▶ _Data excerpt_
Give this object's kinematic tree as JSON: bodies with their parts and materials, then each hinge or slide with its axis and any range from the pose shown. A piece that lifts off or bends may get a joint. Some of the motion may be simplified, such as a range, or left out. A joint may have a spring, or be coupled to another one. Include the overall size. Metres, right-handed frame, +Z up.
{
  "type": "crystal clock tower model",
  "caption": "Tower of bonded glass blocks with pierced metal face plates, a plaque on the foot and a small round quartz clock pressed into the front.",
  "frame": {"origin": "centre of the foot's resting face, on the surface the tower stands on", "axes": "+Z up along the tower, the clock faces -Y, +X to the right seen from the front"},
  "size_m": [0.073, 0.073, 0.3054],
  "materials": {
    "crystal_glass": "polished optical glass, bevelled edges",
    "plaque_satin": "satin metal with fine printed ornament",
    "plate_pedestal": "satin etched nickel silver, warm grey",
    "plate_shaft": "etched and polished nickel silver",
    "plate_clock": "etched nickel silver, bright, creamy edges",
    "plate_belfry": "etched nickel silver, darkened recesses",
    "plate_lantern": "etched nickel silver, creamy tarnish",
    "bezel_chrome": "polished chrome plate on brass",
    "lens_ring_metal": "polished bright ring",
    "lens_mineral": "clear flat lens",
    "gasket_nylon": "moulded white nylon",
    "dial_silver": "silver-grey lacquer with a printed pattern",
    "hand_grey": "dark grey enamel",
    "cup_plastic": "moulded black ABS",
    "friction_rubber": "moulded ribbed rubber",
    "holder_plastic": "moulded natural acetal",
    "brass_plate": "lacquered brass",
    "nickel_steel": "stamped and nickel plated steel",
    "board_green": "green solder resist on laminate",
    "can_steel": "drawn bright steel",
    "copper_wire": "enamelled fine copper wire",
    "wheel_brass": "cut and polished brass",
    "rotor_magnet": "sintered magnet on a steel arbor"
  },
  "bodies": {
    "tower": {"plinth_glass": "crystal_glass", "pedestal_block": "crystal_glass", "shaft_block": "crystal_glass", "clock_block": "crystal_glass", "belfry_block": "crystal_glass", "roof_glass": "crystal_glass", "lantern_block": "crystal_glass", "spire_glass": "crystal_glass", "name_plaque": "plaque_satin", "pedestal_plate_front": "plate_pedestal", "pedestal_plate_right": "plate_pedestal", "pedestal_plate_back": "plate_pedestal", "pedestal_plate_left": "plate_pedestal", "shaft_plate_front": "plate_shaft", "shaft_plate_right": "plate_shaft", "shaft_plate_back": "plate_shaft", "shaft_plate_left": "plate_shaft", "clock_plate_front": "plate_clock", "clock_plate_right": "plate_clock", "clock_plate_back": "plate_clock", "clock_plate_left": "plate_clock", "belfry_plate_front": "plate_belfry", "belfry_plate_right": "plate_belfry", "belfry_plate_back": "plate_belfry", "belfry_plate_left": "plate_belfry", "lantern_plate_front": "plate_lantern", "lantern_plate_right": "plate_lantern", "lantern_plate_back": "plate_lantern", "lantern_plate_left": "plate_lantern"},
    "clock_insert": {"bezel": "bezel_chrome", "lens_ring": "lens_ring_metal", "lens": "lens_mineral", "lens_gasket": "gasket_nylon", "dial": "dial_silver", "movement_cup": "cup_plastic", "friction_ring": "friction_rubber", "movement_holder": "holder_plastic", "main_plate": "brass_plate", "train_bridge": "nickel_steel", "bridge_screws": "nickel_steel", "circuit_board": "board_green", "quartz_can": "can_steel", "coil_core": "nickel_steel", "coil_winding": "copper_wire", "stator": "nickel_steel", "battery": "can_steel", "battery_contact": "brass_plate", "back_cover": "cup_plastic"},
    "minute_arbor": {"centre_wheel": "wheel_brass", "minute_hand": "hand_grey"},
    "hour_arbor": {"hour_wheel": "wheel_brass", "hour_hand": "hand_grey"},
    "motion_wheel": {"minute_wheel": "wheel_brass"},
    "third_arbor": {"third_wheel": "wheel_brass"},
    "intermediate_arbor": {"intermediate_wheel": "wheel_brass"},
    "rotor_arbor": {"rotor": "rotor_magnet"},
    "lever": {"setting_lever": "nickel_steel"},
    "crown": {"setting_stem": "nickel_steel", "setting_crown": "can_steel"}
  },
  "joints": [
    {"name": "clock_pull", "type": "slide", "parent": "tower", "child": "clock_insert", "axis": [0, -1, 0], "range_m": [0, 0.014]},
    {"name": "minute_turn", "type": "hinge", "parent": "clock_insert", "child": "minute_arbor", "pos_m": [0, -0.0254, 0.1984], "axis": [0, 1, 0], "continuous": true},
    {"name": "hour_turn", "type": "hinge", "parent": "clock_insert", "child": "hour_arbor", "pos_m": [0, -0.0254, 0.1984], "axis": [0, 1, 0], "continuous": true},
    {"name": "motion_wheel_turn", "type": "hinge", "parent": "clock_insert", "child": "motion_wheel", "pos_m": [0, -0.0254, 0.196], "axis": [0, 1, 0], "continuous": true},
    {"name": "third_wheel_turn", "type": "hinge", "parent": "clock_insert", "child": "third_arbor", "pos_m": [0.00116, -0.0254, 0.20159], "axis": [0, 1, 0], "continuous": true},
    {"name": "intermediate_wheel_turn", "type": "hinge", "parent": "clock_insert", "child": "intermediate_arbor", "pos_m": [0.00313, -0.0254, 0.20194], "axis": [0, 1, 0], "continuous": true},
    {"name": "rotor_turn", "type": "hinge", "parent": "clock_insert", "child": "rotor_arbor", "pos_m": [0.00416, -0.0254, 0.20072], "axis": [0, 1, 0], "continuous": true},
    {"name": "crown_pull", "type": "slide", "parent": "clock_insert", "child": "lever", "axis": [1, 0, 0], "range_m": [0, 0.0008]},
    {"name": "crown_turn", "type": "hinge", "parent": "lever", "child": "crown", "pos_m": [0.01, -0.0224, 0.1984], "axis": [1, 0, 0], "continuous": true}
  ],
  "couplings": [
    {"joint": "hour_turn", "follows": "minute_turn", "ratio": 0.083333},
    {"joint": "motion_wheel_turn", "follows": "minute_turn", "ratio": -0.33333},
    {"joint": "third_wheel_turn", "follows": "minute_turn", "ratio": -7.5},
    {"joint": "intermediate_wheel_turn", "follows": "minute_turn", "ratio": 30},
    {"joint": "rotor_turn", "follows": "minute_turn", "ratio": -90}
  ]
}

▶ _Exercise brief_
Output all of the data again, exactly.

▶ _Response to this task_
Give this object's kinematic tree as JSON: bodies with their parts and materials, then each hinge or slide with its axis and any range from the pose shown. A piece that lifts off or bends may get a joint. Some of the motion may be simplified, such as a range, or left out. A joint may have a spring, or be coupled to another one. Include the overall size. Metres, right-handed frame, +Z up.
{
  "type": "crystal clock tower model",
  "caption": "Tower of bonded glass blocks with pierced metal face plates, a plaque on the foot and a small round quartz clock pressed into the front.",
  "frame": {"origin": "centre of the foot's resting face, on the surface the tower stands on", "axes": "+Z up along the tower, the clock faces -Y, +X to the right seen from the front"},
  "size_m": [0.073, 0.073, 0.3054],
  "materials": {
    "crystal_glass": "polished optical glass, bevelled edges",
    "plaque_satin": "satin metal with fine printed ornament",
    "plate_pedestal": "satin etched nickel silver, warm grey",
    "plate_shaft": "etched and polished nickel silver",
    "plate_clock": "etched nickel silver, bright, creamy edges",
    "plate_belfry": "etched nickel silver, darkened recesses",
    "plate_lantern": "etched nickel silver, creamy tarnish",
    "bezel_chrome": "polished chrome plate on brass",
    "lens_ring_metal": "polished bright ring",
    "lens_mineral": "clear flat lens",
    "gasket_nylon": "moulded white nylon",
    "dial_silver": "silver-grey lacquer with a printed pattern",
    "hand_grey": "dark grey enamel",
    "cup_plastic": "moulded black ABS",
    "friction_rubber": "moulded ribbed rubber",
    "holder_plastic": "moulded natural acetal",
    "brass_plate": "lacquered brass",
    "nickel_steel": "stamped and nickel plated steel",
    "board_green": "green solder resist on laminate",
    "can_steel": "drawn bright steel",
    "copper_wire": "enamelled fine copper wire",
    "wheel_brass": "cut and polished brass",
    "rotor_magnet": "sintered magnet on a steel arbor"
  },
  "bodies": {
    "tower": {"plinth_glass": "crystal_glass", "pedestal_block": "crystal_glass", "shaft_block": "crystal_glass", "clock_block": "crystal_glass", "belfry_block": "crystal_glass", "roof_glass": "crystal_glass", "lantern_block": "crystal_glass", "spire_glass": "crystal_glass", "name_plaque": "plaque_satin", "pedestal_plate_front": "plate_pedestal", "pedestal_plate_right": "plate_pedestal", "pedestal_plate_back": "plate_pedestal", "pedestal_plate_left": "plate_pedestal", "shaft_plate_front": "plate_shaft", "shaft_plate_right": "plate_shaft", "shaft_plate_back": "plate_shaft", "shaft_plate_left": "plate_shaft", "clock_plate_front": "plate_clock", "clock_plate_right": "plate_clock", "clock_plate_back": "plate_clock", "clock_plate_left": "plate_clock", "belfry_plate_front": "plate_belfry", "belfry_plate_right": "plate_belfry", "belfry_plate_back": "plate_belfry", "belfry_plate_left": "plate_belfry", "lantern_plate_front": "plate_lantern", "lantern_plate_right": "plate_lantern", "lantern_plate_back": "plate_lantern", "lantern_plate_left": "plate_lantern"},
    "clock_insert": {"bezel": "bezel_chrome", "lens_ring": "lens_ring_metal", "lens": "lens_mineral", "lens_gasket": "gasket_nylon", "dial": "dial_silver", "movement_cup": "cup_plastic", "friction_ring": "friction_rubber", "movement_holder": "holder_plastic", "main_plate": "brass_plate", "train_bridge": "nickel_steel", "bridge_screws": "nickel_steel", "circuit_board": "board_green", "quartz_can": "can_steel", "coil_core": "nickel_steel", "coil_winding": "copper_wire", "stator": "nickel_steel", "battery": "can_steel", "battery_contact": "brass_plate", "back_cover": "cup_plastic"},
    "minute_arbor": {"centre_wheel": "wheel_brass", "minute_hand": "hand_grey"},
    "hour_arbor": {"hour_wheel": "wheel_brass", "hour_hand": "hand_grey"},
    "motion_wheel": {"minute_wheel": "wheel_brass"},
    "third_arbor": {"third_wheel": "wheel_brass"},
    "intermediate_arbor": {"intermediate_wheel": "wheel_brass"},
    "rotor_arbor": {"rotor": "rotor_magnet"},
    "lever": {"setting_lever": "nickel_steel"},
    "crown": {"setting_stem": "nickel_steel", "setting_crown": "can_steel"}
  },
  "joints": [
    {"name": "clock_pull", "type": "slide", "parent": "tower", "child": "clock_insert", "axis": [0, -1, 0], "range_m": [0, 0.014]},
    {"name": "minute_turn", "type": "hinge", "parent": "clock_insert", "child": "minute_arbor", "pos_m": [0, -0.0254, 0.1984], "axis": [0, 1, 0], "continuous": true},
    {"name": "hour_turn", "type": "hinge", "parent": "clock_insert", "child": "hour_arbor", "pos_m": [0, -0.0254, 0.1984], "axis": [0, 1, 0], "continuous": true},
    {"name": "motion_wheel_turn", "type": "hinge", "parent": "clock_insert", "child": "motion_wheel", "pos_m": [0, -0.0254, 0.196], "axis": [0, 1, 0], "continuous": true},
    {"name": "third_wheel_turn", "type": "hinge", "parent": "clock_insert", "child": "third_arbor", "pos_m": [0.00116, -0.0254, 0.20159], "axis": [0, 1, 0], "continuous": true},
    {"name": "intermediate_wheel_turn", "type": "hinge", "parent": "clock_insert", "child": "intermediate_arbor", "pos_m": [0.00313, -0.0254, 0.20194], "axis": [0, 1, 0], "continuous": true},
    {"name": "rotor_turn", "type": "hinge", "parent": "clock_insert", "child": "rotor_arbor", "pos_m": [0.00416, -0.0254, 0.20072], "axis": [0, 1, 0], "continuous": true},
    {"name": "crown_pull", "type": "slide", "parent": "clock_insert", "child": "lever", "axis": [1, 0, 0], "range_m": [0, 0.0008]},
    {"name": "crown_turn", "type": "hinge", "parent": "lever", "child": "crown", "pos_m": [0.01, -0.0224, 0.1984], "axis": [1, 0, 0], "continuous": true}
  ],
  "couplings": [
    {"joint": "hour_turn", "follows": "minute_turn", "ratio": 0.083333},
    {"joint": "motion_wheel_turn", "follows": "minute_turn", "ratio": -0.33333},
    {"joint": "third_wheel_turn", "follows": "minute_turn", "ratio": -7.5},
    {"joint": "intermediate_wheel_turn", "follows": "minute_turn", "ratio": 30},
    {"joint": "rotor_turn", "follows": "minute_turn", "ratio": -90}
  ]
}